Repeat the lines below exactly as written, please, from the line with "Keep writing the" to the line with "return piece", both lines included, and no others.

═════ SUPPLIED MATERIAL

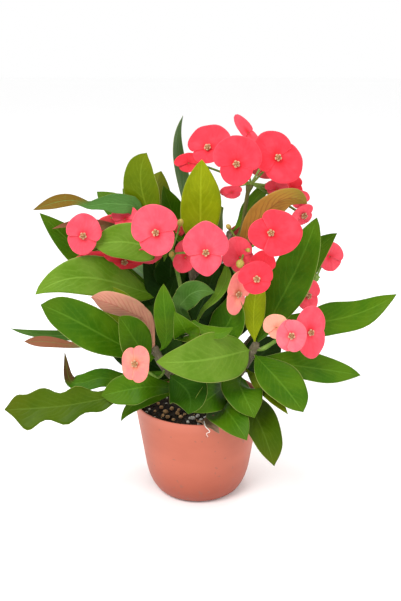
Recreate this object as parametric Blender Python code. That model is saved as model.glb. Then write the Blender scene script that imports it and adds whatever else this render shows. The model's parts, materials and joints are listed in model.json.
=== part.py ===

══════════
═════ SUPPLIED MATERIAL

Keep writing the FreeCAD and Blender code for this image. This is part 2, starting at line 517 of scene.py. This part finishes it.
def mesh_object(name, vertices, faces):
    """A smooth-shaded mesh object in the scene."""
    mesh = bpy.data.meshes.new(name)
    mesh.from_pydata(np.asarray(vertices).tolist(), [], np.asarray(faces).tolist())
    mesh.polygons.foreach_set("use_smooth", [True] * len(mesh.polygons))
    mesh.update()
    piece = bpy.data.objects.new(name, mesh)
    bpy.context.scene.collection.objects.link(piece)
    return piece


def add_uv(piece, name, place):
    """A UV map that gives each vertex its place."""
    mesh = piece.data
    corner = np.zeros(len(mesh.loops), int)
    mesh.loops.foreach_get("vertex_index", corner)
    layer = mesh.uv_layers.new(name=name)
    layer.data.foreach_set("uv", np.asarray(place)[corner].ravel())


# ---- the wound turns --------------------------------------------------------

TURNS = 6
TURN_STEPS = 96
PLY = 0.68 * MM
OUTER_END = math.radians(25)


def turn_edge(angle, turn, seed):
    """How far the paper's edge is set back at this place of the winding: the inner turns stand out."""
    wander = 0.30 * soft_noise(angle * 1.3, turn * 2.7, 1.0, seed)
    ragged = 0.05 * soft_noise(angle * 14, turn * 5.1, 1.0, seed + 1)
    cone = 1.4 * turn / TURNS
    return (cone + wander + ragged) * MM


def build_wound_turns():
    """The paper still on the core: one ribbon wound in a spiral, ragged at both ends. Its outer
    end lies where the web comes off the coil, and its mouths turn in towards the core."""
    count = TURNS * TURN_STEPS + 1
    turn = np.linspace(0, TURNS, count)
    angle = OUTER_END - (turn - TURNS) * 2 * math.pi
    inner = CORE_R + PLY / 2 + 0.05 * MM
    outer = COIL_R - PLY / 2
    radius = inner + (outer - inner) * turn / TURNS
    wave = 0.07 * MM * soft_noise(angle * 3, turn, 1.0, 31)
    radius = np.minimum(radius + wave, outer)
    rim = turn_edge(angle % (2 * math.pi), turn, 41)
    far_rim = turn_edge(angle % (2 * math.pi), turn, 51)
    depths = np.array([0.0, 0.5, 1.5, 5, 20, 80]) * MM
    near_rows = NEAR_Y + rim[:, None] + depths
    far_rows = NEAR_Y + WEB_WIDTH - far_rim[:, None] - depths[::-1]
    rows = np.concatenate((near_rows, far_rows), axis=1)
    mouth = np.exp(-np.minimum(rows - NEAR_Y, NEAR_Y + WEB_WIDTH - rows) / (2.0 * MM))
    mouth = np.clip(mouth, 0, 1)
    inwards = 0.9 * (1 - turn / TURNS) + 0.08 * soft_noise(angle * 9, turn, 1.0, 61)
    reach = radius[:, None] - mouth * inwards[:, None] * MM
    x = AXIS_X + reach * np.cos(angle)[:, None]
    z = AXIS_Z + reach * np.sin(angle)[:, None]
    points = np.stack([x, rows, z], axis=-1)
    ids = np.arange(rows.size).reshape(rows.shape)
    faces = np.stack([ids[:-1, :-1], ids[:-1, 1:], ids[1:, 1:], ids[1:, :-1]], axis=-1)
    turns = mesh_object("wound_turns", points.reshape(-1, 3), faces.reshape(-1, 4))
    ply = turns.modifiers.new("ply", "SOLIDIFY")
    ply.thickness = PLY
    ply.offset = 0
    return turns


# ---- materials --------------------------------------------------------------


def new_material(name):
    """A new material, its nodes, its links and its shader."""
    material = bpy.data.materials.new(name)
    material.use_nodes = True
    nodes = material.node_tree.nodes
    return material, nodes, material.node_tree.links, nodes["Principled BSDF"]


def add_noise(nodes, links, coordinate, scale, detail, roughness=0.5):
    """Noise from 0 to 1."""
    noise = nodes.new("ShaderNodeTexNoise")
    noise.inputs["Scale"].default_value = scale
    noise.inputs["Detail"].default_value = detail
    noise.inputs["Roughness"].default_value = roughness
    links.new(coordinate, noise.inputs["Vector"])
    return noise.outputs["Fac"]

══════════

◆ **EXERCISE SOLUTION**:
Keep writing the FreeCAD and Blender code for this image. This is part 2, starting at line 517 of scene.py. This part finishes it.
def mesh_object(name, vertices, faces):
    """A smooth-shaded mesh object in the scene."""
    mesh = bpy.data.meshes.new(name)
    mesh.from_pydata(np.asarray(vertices).tolist(), [], np.asarray(faces).tolist())
    mesh.polygons.foreach_set("use_smooth", [True] * len(mesh.polygons))
    mesh.update()
    piece = bpy.data.objects.new(name, mesh)
    bpy.context.scene.collection.objects.link(piece)
    return piece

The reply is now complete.